Minimalism, downsizing, tiny houses. Experiences above objects. Decluttering and simplifying your lifestyle. Over the past few years the idea that the road to happiness may actually be paved with less, not more, has become a first-world obsession for millions of people around the globe.
Anyone who’s ever cleaned out a closet or streamlined their investment accounts can attest to the effect. So is the secret to greater well-being found in simplifying and shedding possessions we no longer need? If so, why? What’s happening to us psychologically when we bag up all those shoes? And if decluttering is so good for you, why is it so hard? Why do we hang on to all this stuff in the first place?
A new paper out this week by Sarah Newcomb, a behavioral economist with Morningstar, offers some tantalizing insights into what’s going on here.
“Our sense of self includes things we have control over,” she says. That connection can run deep, especially when you tie a personal story to an object, and even when that object isn’t serving a useful purpose anymore. That bowl I no longer use was a wedding gift from my aunt; the chair no one sits in was my great-grandmother’s; my daughter’s dolls she rarely plays with anymore had been mine as a child. Everything is freighted with memory. Parting with things that remind you of good times or people you care about becomes difficult, because it actually feels like you’re paring down a part of yourself.
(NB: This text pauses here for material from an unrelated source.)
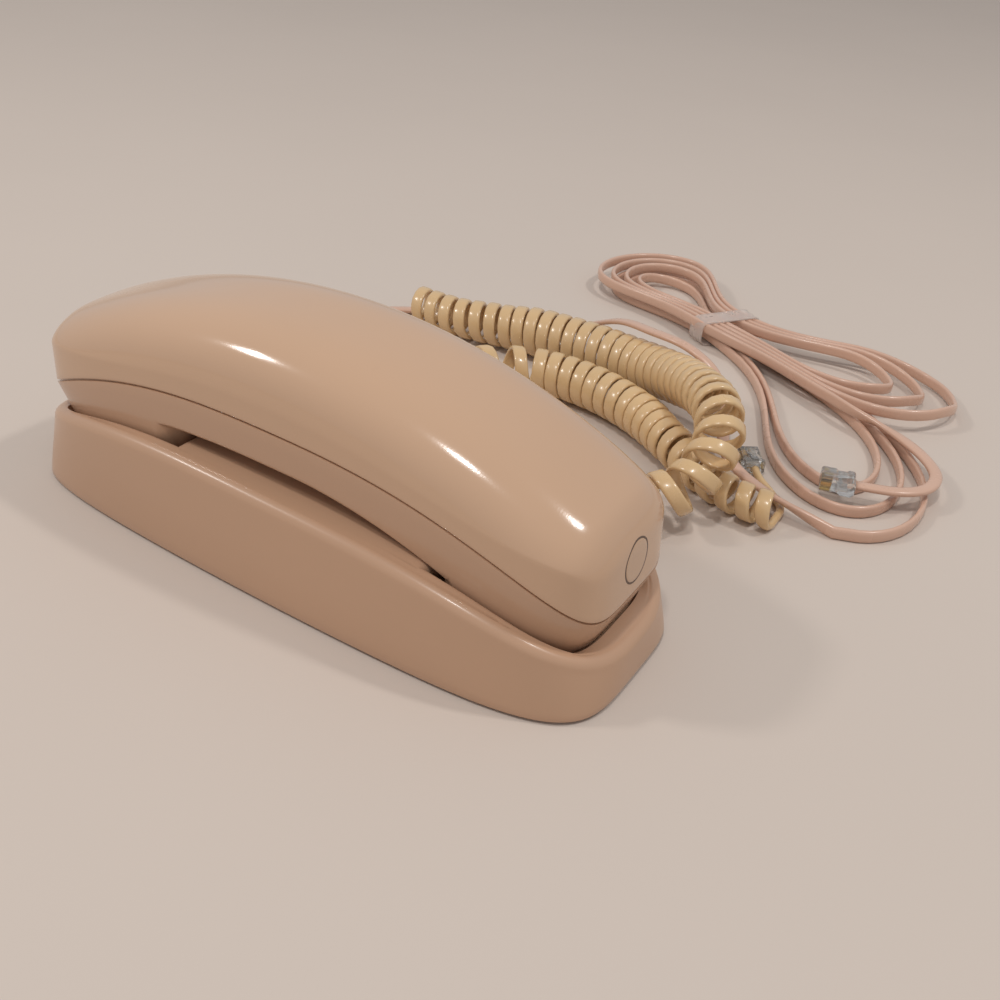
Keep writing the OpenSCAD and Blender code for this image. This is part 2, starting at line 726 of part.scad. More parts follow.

It isn’t just heirlooms and mementoes, says Newcomb. “Psychological ownership extends to things that you touch,” she says. If you were at a restaurant, and a waiter suddenly snatched away your glass of water, you might be “personally affronted,” since in your mind’s eye while you’re using that glass, it’s yours. Similarly, do you regard office furniture at work as “your” desk and “your” chair? This helps explain, too, why retail therapy is indeed a real effect. When we feel depleted or fatigued, acquiring something new can momentarily enhance our sense of self and boosts our identity, Newcomb says.
So if we’re tied so closely to things, why would paring back help increase our sense of well-being?
To find out, Newcomb surveyed U.S. adults, with varying degrees of wealth, how much “control” they felt over their financial lives, as well as whether they felt positively or negatively about their finances. She did not “measure how much control a person actually had in their financial lives, but how much they believed they had,” according to the paper.
“It is the feeling of power, not necessarily the exercise of it, that we found was linked to emotional well-being.” What she found is a strong correlation between a sense of power over choices in their financial lives and experiencing more positive feelings such as more joy, peace, satisfaction and pride.
The amount of money you had was not the most important thing, and the top earners she studied were not necessarily the happiest people. The standardized effect size of empowerment on emotional well-being was more than twice as large as income, according to the paper. In fact, those with higher salaries often reported feeling stress too, something she explains by pointing to the undeniable relationship between how bigger expenses require more upkeep.
Her conclusion: Identifying what is really necessary frees up more mental and emotional resources, enhancing a greater sense of well-being. It’s a logical connection given that many economic forces are indeed way beyond our control. Market moves, interest rates, the overall economy, our employers’ (or prospective employers’) hiring plans — the only thing you can actually choose is your own lifestyle.
“One of the benefits of scaling down is your maintenance costs are lower,” she says. “The more that you have, the more that you need to maintain.” Indulging in retail therapy too, while providing a temporary boost, comes with an even greater downside given that feeling fades quickly.
“What we need to understand is that the cost is permanent,” she says, “and the benefit is not.”